A Star Is Born has been made and remade so often, it must hit a chord with the American psyche. Either that, or it’s such a perfect star vehicle that Hollywood just can’t let it gather dust for long.

Whether it’s set in the movie industry (like the 1937 and 1954 versions) or the music industry (like the 1976 and current 2018 iterations), the tale centers on a couple who fall in love while her career is rising and his is drowning in a pool of alcohol. The result is a potent mix of drama, romance, histrionics and (in most versions) music, giving both of its stars a chance to shine.

Certainly Bradley Cooper and Lady Gaga shine brightly in the current remake, which Cooper also co-wrote, produced and directed. The beginning is a particular joy.

The first scene throws us into the middle of a country-rock concert in which singer-songwriter Jackson Maine (Cooper) holds forth to the adoration of his fans. Afterward, in desperate need of a drink, he instructs his driver to drop him off at what turns out to be a drag bar. It’s there he first hears and marvels at the vocal talents of Ally (Gaga), the only woman in the night’s lineup.

Having recently broken up with an insensitive boyfriend, Ally is at first reluctant when Jackson introduces himself and insists on getting to know both her and her music. But, encouraged by a co-worker (Anthony Ramos) and her supportive father (Andrew Dice Clay)—who thinks the attentions of a rock star would help get her own singing career off the ground—she eventually gives in. She accepts Jackson’s invitation to an out-of-town gig, where he unexpectedly prods her into joining him in a rendition of one of her own songs. The resulting duet is one of the most powerful musical moments in recent cinematic history.

So far, so good. Cooper is likably humble as Jackson, while Gaga offers an appealing portrayal of the self-doubting Ally and puts her powerful singing voice on full display without ever succumbing to melodramatic overkill. As a director, Cooper also proves to be competent, allowing not only him and Gaga but co-stars like Sam Elliott and Dave Chappelle a chance to make their mark.

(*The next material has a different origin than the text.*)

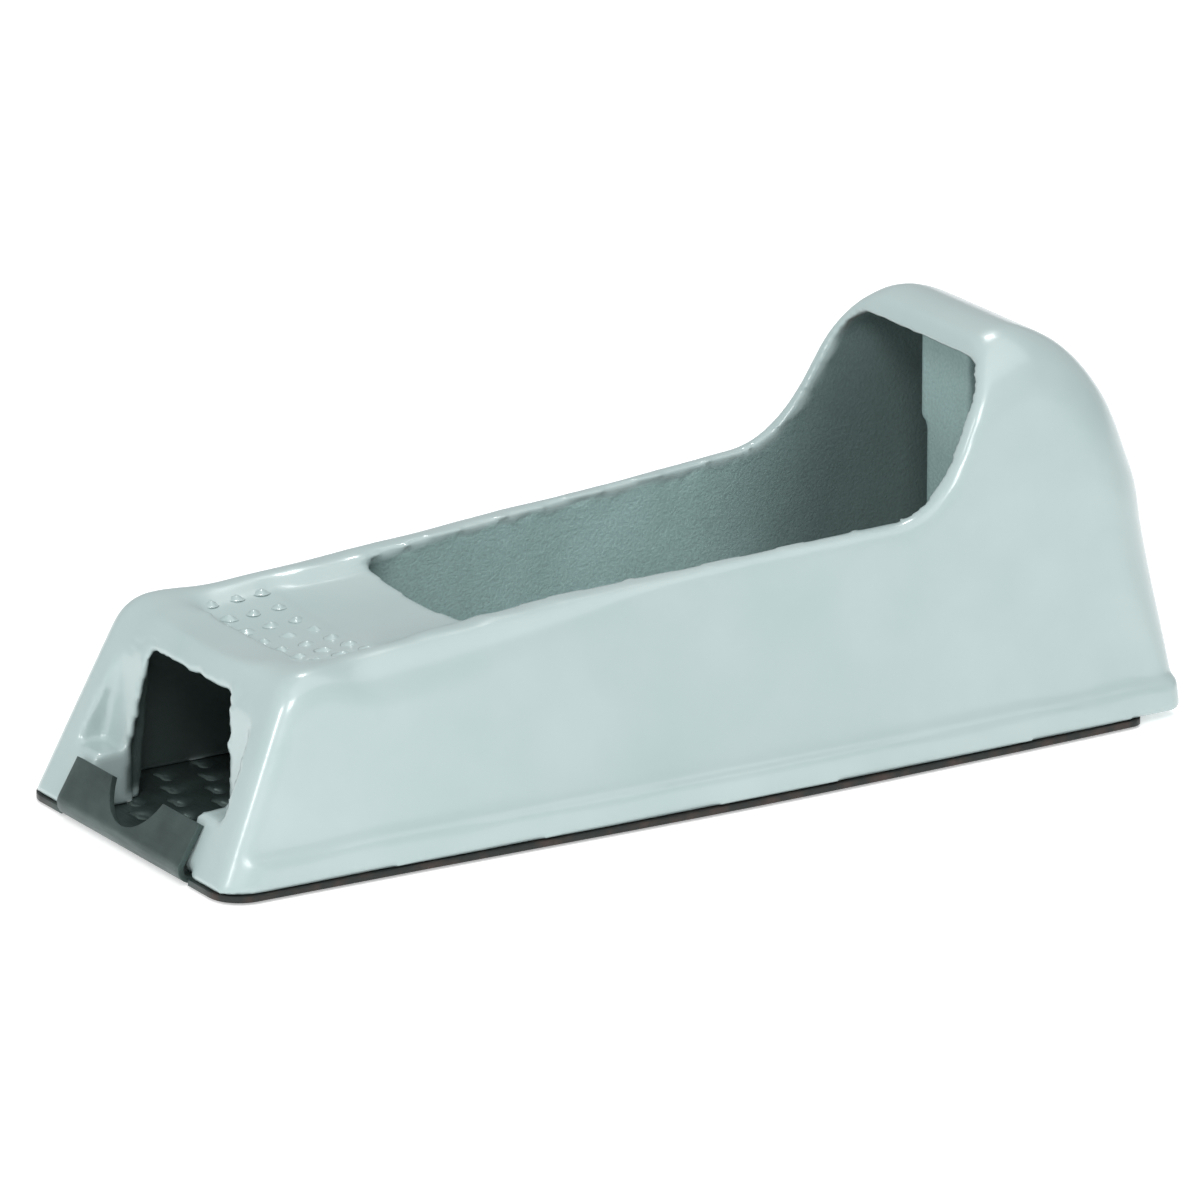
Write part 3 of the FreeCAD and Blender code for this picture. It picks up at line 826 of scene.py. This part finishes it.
def make_screw(material):
    """Slotted cheese-head screw with a real thread."""
    low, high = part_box("tension_screw")
    axis_y, axis_z = (low.y + high.y) / 2, (low.z + high.z) / 2
    mesh = bmesh.new()
    loops = []
    for x, fixed in screw_stations(low, high):
        loop = []
        for turn in range(SCREW_TURNS):
            angle = 2 * math.pi * turn / SCREW_TURNS
            reach = fixed or thread_radius(x - low.x, turn / SCREW_TURNS)
            y = axis_y + reach * math.cos(angle)
            z = axis_z + reach * math.sin(angle)
            loop.append(mesh.verts.new((x, y, z)))
        loops.append(loop)
    for a, b in zip(loops, loops[1:]):
        bridge(mesh, a, b, True)
    mesh.faces.new(loops[0])
    mesh.faces.new(loops[-1][::-1])
    bmesh.ops.recalc_face_normals(mesh, faces=mesh.faces)
    screw = piece_from("tension_screw_threaded", mesh, material)
    slot = slot_cutter(Vector((high.x, axis_y, axis_z)))
    cut = screw.modifiers.new("Slot", "BOOLEAN")
    cut.object = slot
    add_bevel(screw, 0.1, 60)
    applied(screw)
    bpy.data.objects.remove(slot)
    shade_smooth(screw)
    screw.data.set_sharp_from_angle(angle=math.radians(40))
    return screw


def slot_cutter(place):
    """Block that cuts the driver's slot, centred on the top of the head."""
    depth, width = DRIVER_SLOT
    size = Matrix.Diagonal((2 * depth * MM, 12 * MM, width * MM, 1))
    cutter = bmesh.new()
    bmesh.ops.create_cube(cutter, size=1.0, matrix=Matrix.Translation(place) @ size)
    data = bpy.data.meshes.new("slot_cutter")
    cutter.to_mesh(data)
    cutter.free()
    return link("slot_cutter", data)


def dress(node, material, width_mm):
    """A CAD piece that is shown as it is, with its sharp edges broken."""
    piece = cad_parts[node]
    piece.data.materials.clear()
    piece.data.materials.append(material)
    weld = piece.modifiers.new("Weld", "WELD")
    weld.merge_threshold = 0.002 * MM
    add_bevel(piece, width_mm, 35).harden_normals = True


# --------------------------------------------------------------------- build
paint_looks = paint()
blade_looks = blade_steel()
plated_looks = bright_steel("plated_steel_looks", PLATED_STEEL, 0.22)
plate_looks = bright_steel("plate_steel_looks", PLAIN_STEEL, 0.38)

body = make_body(paint_looks)
dots = make_dots(paint_looks)
blade = make_blade(blade_looks)
screw = make_screw(plated_looks)
dress("tension_plate", plate_looks, 0.25)
dress("screw_washer", plated_looks, 0.08)

for piece, name, material_slot in ((body, "body", "body_paint"), (dots, "body", "body_paint"),
                                   (blade, "blade", "blade_steel"), (screw, "screw", "plated_steel")):
    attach(piece, name)
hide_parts("body")
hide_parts("rasp_blade")
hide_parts("tension_screw")


# --------------------------------------------------------------------- stage
FLOOR_REACH = 6000
FLOOR_GAP = 0.02               # between the floor and the lowest tooth
FLOOR_GLOW = 0.45
WORLD = ((0.96, 0.98, 1.0, 1), 0.42)  # colour and strength of the light from all round
LIGHT_TARGET = (0, 0, 25)
# Name, place and size (both in metres) and power of each light.
LIGHTS = (("overhead", (0.15, -0.35, 1.2), (1.5, 1.1), 6.0),
          ("front_fill", (-0.60, -0.95, 0.85), (0.5, 0.4), 8.0),
          ("key_left", (-0.84, -0.26, 0.50), (0.10, 0.16), 2.2),
          ("sparkle", (0.25, 0.43, 0.88), (0.10, 0.10), 1.6))
CAMERA_AZIMUTH = math.radians(-31.613688)
CAMERA_ELEVATION = math.radians(17.908836)
CAMERA_TARGET = (-3, 0, 25)
CAMERA_DISTANCE = 1500
CAMERA_SHIFT = (1.43035, -3.38738)  # to the right and up, without turning the camera
CAMERA_LENS = 349.56
CAMERA_SENSOR = 36.0


def area_light(name, place, size, power):
    """Soft rectangular light that points at the middle of the plane."""
    lamp = bpy.data.lights.new(name, "AREA")
    lamp.shape = "RECTANGLE"
    lamp.size, lamp.size_y = size
    lamp.energy = power
    light = bpy.data.objects.new(name, lamp)
    bpy.context.scene.collection.objects.link(light)
    light.location = place
    aim = Vector(LIGHT_TARGET) * MM - Vector(place)
    light.rotation_euler = aim.to_track_quat("-Z", "Y").to_euler()


def make_stage():
    """Pale floor, even light from all round and the four soft lights."""
    floor_mesh = bpy.data.meshes.new("floor")
    reach = FLOOR_REACH * MM
    level = -(TOOTH_DROP + FLOOR_GAP) * MM
    corners = [(x * reach, y * reach, level) for x, y in ((-1, -1), (1, -1), (1, 1), (-1, 1))]
    floor_mesh.from_pydata(corners, [], [(0, 1, 2, 3)])
    floor = link("floor", floor_mesh)
    shader = Shader("pale_floor", Roughness=0.75)
    shader.to("Base Color", shader.ramp(shader.grain(60.0, 2.0), (0.3, 0.86), (0.7, 0.90)))
    shader.surface.inputs["Emission Color"].default_value = (1, 1, 1, 1)
    shader.surface.inputs["Emission Strength"].default_value = FLOOR_GLOW
    floor_mesh.materials.append(shader.material)
    world = bpy.data.worlds.new("studio")
    bpy.context.scene.world = world
    world.use_nodes = True
    background = world.node_tree.nodes["Background"]
    background.inputs["Color"].default_value, background.inputs["Strength"].default_value = WORLD
    for light in LIGHTS:
        area_light(*light)
    bpy.context.scene.view_settings.view_transform = "Standard"


def make_camera():
    """Long lens that looks at the toe and the right side from a little above."""
    flat = math.cos(CAMERA_ELEVATION)
    back = Vector((math.sin(CAMERA_AZIMUTH) * flat, -math.cos(CAMERA_AZIMUTH) * flat,
                   math.sin(CAMERA_ELEVATION)))
    right = Vector((math.cos(CAMERA_AZIMUTH), math.sin(CAMERA_AZIMUTH), 0))
    up = back.cross(right)
    data = bpy.data.cameras.new("camera")
    data.sensor_width = CAMERA_SENSOR
    data.lens = CAMERA_LENS
    data.clip_start, data.clip_end = 0.1, 20.0
    camera = bpy.data.objects.new("camera", data)
    bpy.context.scene.collection.objects.link(camera)
    away = back * CAMERA_DISTANCE + right * CAMERA_SHIFT[0] + up * CAMERA_SHIFT[1]
    place = (Vector(CAMERA_TARGET) + away) * MM
    camera.matrix_world = Matrix.Translation(place) @ Matrix((right, up, back)).transposed().to_4x4()
    bpy.context.scene.camera = camera


make_stage()
make_camera()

It’s only after the story begins down its preordained path toward tragedy that it loses some of its potency. Possible reasons:

1) A major part of the story is Jackson’s decline from popularity, but the singer seems to put on a good show no matter how drugged or boozed up he is. Why, exactly, are his fans turning against him?

2) Jackson urges Ally to remain true to herself rather than letting fame change her. Yet when she allows her agent, Rez (Rafi Gavron), to turn her into a glitzy singer of shallow anthems, he says nothing. It thus becomes unclear whether their growing relationship problems are due to Jackson’s jealousy over her success or his disappointment over how she achieved it. (The situation also raises the question of whether the movie downplays the issue of Ally’s selling out to avoid biting the hand of the industry that feeds Lady Gaga in real life.)

The upshot of these weaknesses is that the tale’s tragic ending seems less organic and inevitable than it should. It’s certainly less organic and inevitable than it was in 1954’s blockbuster remake, which also benefited from Judy Garland’s best-ever performance as a rising movie star and James Mason’s depiction of the fading matinee idol who becomes her mentor.

As a tale of blossoming romance, the latest version of A Star Is Born strikes gold. As a musical, it strikes platinum. It’s only when the flick reaches for tragedy that it fails to find the mother lode.

Rating: 3½ stars (out of 5)

A Star Is Born (rated R) opens Oct. 5 in theaters nationwide.